Seeing as the referendum is time consuming, it sometimes involves harmful delays in passing many laws of vital national importance. All this takes away from the educative value of the referendum. When you have citizens who are not interested in public affairs and the issue is of national importance, the referendum becomes a comedy. As was the case in June 1975 when the Labor government had a power split on the issue of Europe and issued a referendum across the whole United Kingdom- ‘Do you want to stay in the EC?’ Because of this time gap, while the ballot is lying on your kitchen table, coverage on the issue from the media whether it is newspapers, TV etc. can significantly influence the result. Whereas if the issue would have been dealt with in parliament alone- you would not get the opinion of people who are paid to keep people entertained.
The real difference between direct action and the action of the legislatures are the voters cannot assemble and discuss matters and consequently the opportunity to arrive at truth is lost. Truth emerges from the clash of opinions. Which brings us back to the substantialness of referendums.

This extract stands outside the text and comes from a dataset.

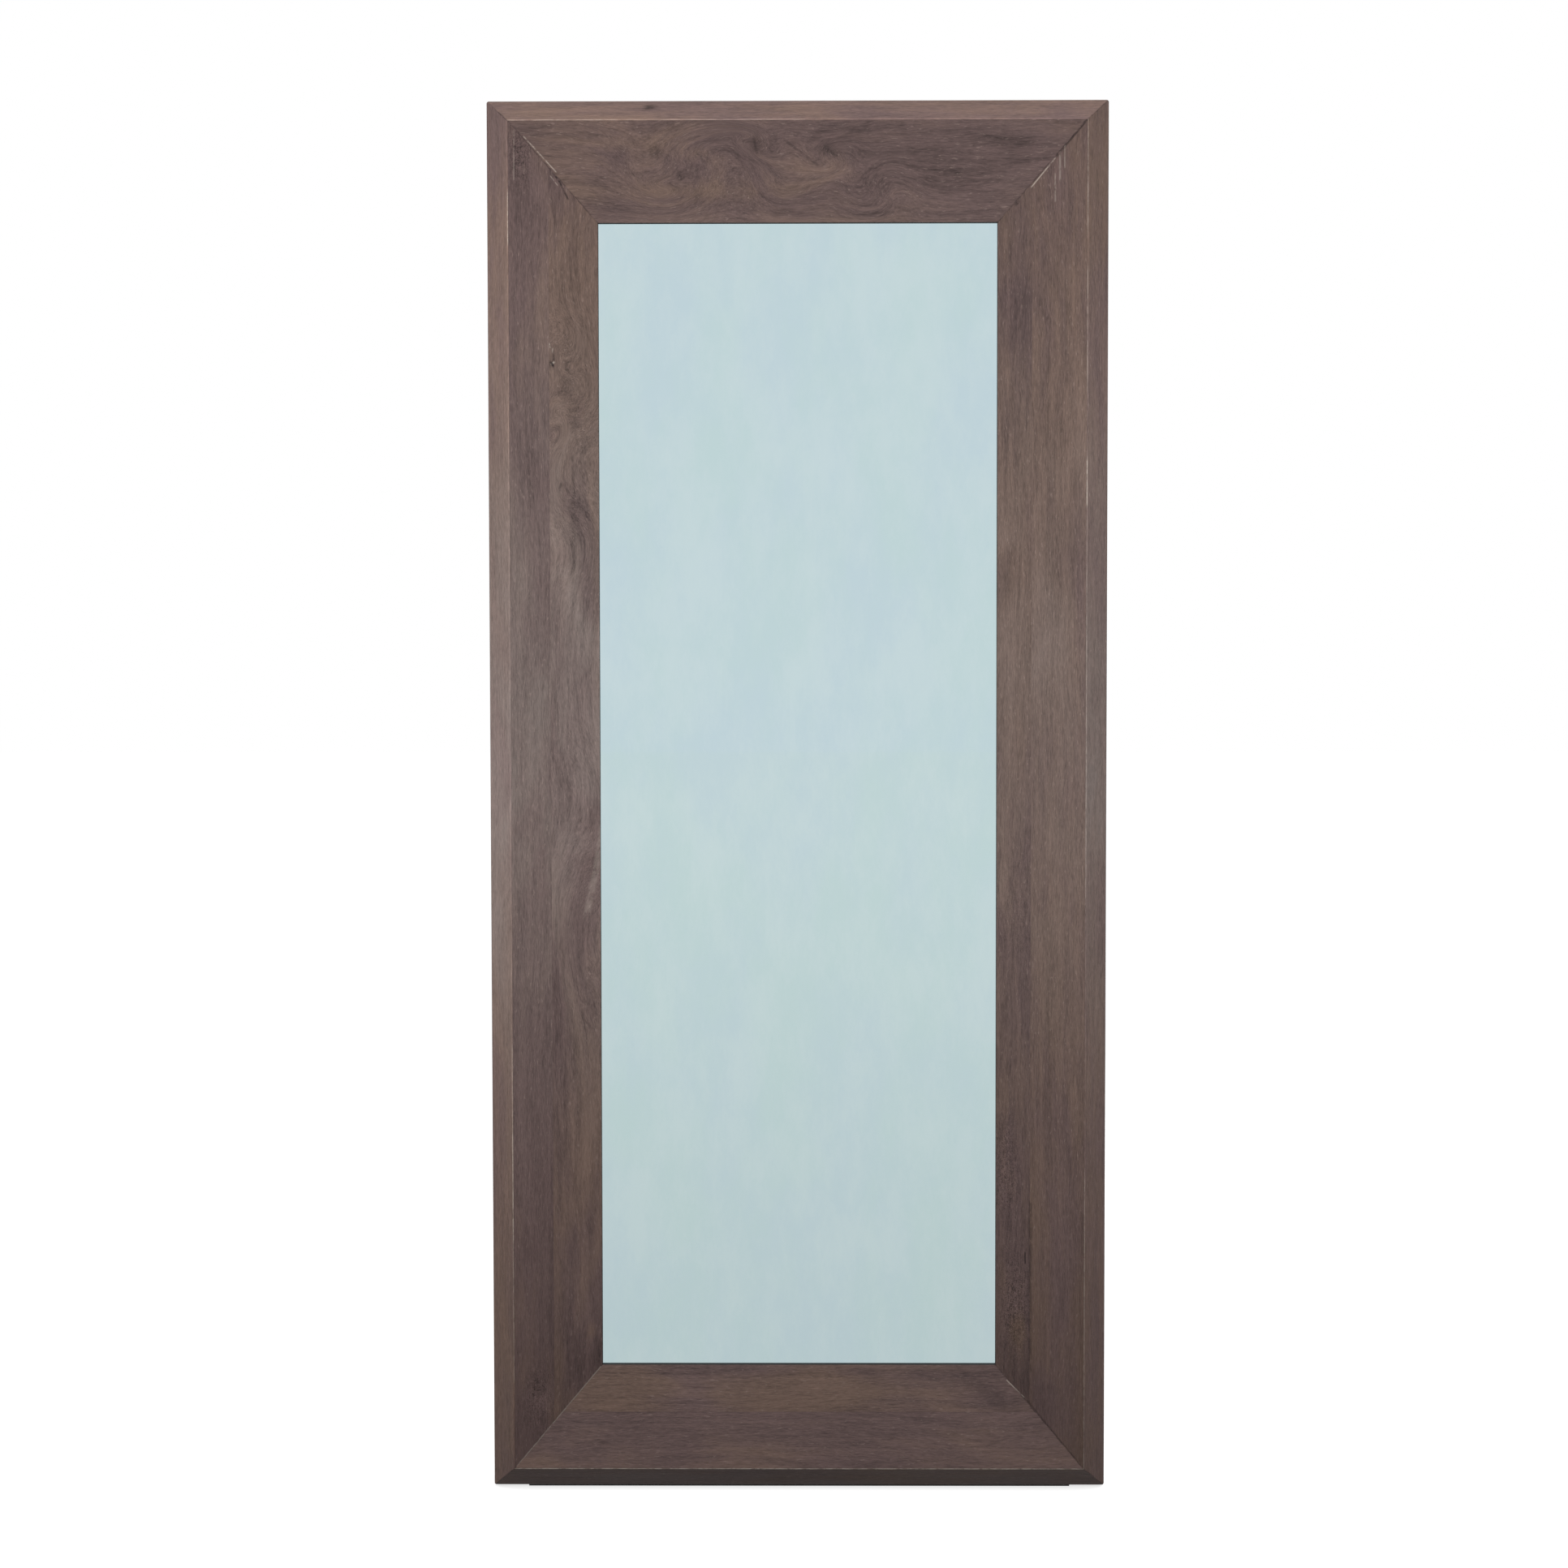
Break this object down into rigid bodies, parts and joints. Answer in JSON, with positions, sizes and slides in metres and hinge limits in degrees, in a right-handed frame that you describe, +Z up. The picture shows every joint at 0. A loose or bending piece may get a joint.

Finally, some could argue that referendums undermine (or have potential to) Parliamentary Sovereignty. Parliament is certainly threatened by the use of referendums. Referendums put the people before the parliament. The sovereignty of parliament becomes the sovereignty of the people, introducing direct democracy into the political system, challenges the indirect, representative democracy that has been the essence of UK political system. If the people vote one way, their representatives another, who should prevail, who is sovereign?
In conclusion the manner in which the referendum is used reflects greatly on the government and at times can make you question the quality of the governments political parties. The referendum can be of great use but whether the pro outweigh the cons or vice versa is relative to the issue at hand. Using the drawbacks we’ve discussed one can assume or hope that if legislatures had an option, referendums would not be their first choice.